Oct. 31 (UPI) — The Palestinian Ministry of Health called for increased aid as the death toll in Gaza rose Tuesday after Israel expanded its ground operations.
The health ministry said 8,525 people have been killed since Israel launched its war against Hamas in Gaza after an Oct. 7 surprise attack by the militant group killed 1,400 Israelis.
It said 216 people had been killed from Monday to Tuesday, claiming many of those killed had been displaced south of the Gaza Strip in areas Israel had designated as “safe zones.”
Another 21,543 people were injured. while the health ministry said it had received reports of 2,000 missing people.
The health ministry said 15 hospitals and 32 primary care centers had been forced out of service amid the fighting and a lack of fuel.
“We appeal to our people to immediately go to donate blood in all hospitals and blood bank branches in the Gaza Strip,” the ministry said. “We demand the International Committee of the Red Cross to work on providing large quantities of blood units from outside the Gaza Strip to meet the needs of hospitals.”
The United Nations on Monday urged the opening of a second humanitarian border crossing to provide aid to Palestinians in need, noting that the small amounts of supplies that have maid their way through the Rafah border crossing with Egypt could not address the overwhelming need.
Juliette Touma, the communications director for the United Nations Agency for Palestinians said on Monday an agency worker, his wife, and eight children died in the Gaza Strip.
As we were preparing remarks of [Philippe Lazzarini, commissioner-general of the United Nations Relief and Works Agency for Palestine Refugees] to the U.N. Security Council, we received the dreadful news.
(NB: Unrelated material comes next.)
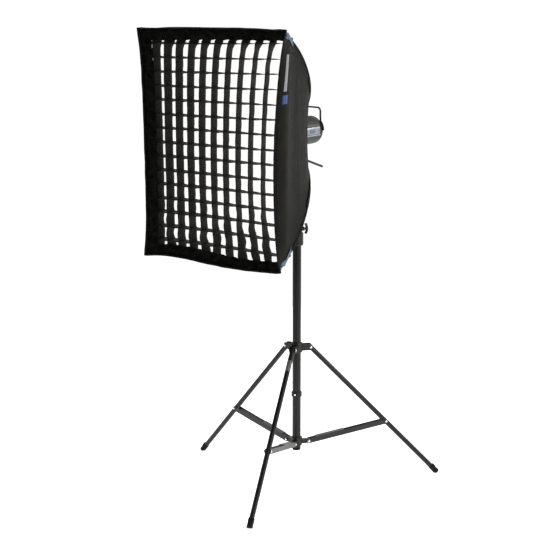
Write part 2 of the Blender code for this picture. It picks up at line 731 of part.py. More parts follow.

Our colleague Samir was killed with his wife and eight children,” Touma wrote on X, formerly Twitter.
“We mourn him and his family. 64 colleagues were killed in Gaza. UNRWA will never be the same without them RIP.”
Israel said on Tuesday it had expanded its ground operations and struck 300 targets, including anti-tank missile and rocket launch posts below shafts, as well as military compounds inside underground tunnels belonging to the Hamas terrorist organization.
The Israeli Defense Forces added that a fighter jet strike killed Nasim Abu Ajina, the commander of Hamas’s Beit Lahia Battalion who directed the attack on Israelis on Oct. 7 in Kibbutz Erez and Moshav Netiv Ha Asara.
The IDF said Ajina in the past had been in charge of Hamas’s drone and paraglider attacks.
“During the forces’ ground operations, the soldiers had several engagements with terrorist cells that fired both anti-tank missiles and machine gun fire toward them,” the IDF said in a statement. “The soldiers killed terrorists and directed air forces to real-time strikes on targets and terror infrastructure.”
In an update, IDF spokesman Jonathan Conricus said Israel was currently focusing its efforts on northern Gaza which is “the center of gravity of Hamas” but would continue operations throughout the territory.
“We are hunting their commanders, we are attacking their infrastructure,” he said.
Conricus added that he believed Israel would be “ramping up the facilitation of humanitarian assistance to the Gaza Strip.
“We do understand that the situation there is difficult, but this isn’t our doing and this isn’t what we wanted,” he said.
Israeli Prime Minister Benjamin Netanyahu had said earlier that it would not agree to a humanitarian cease-fire despite calls from the U.N. and other international bodies to allow increased aid into Gaza.
“Calls for a cease-fire are calls for Israel to surrender to Hamas, to surrender to terrorism, to surrender to barbarism,” he said.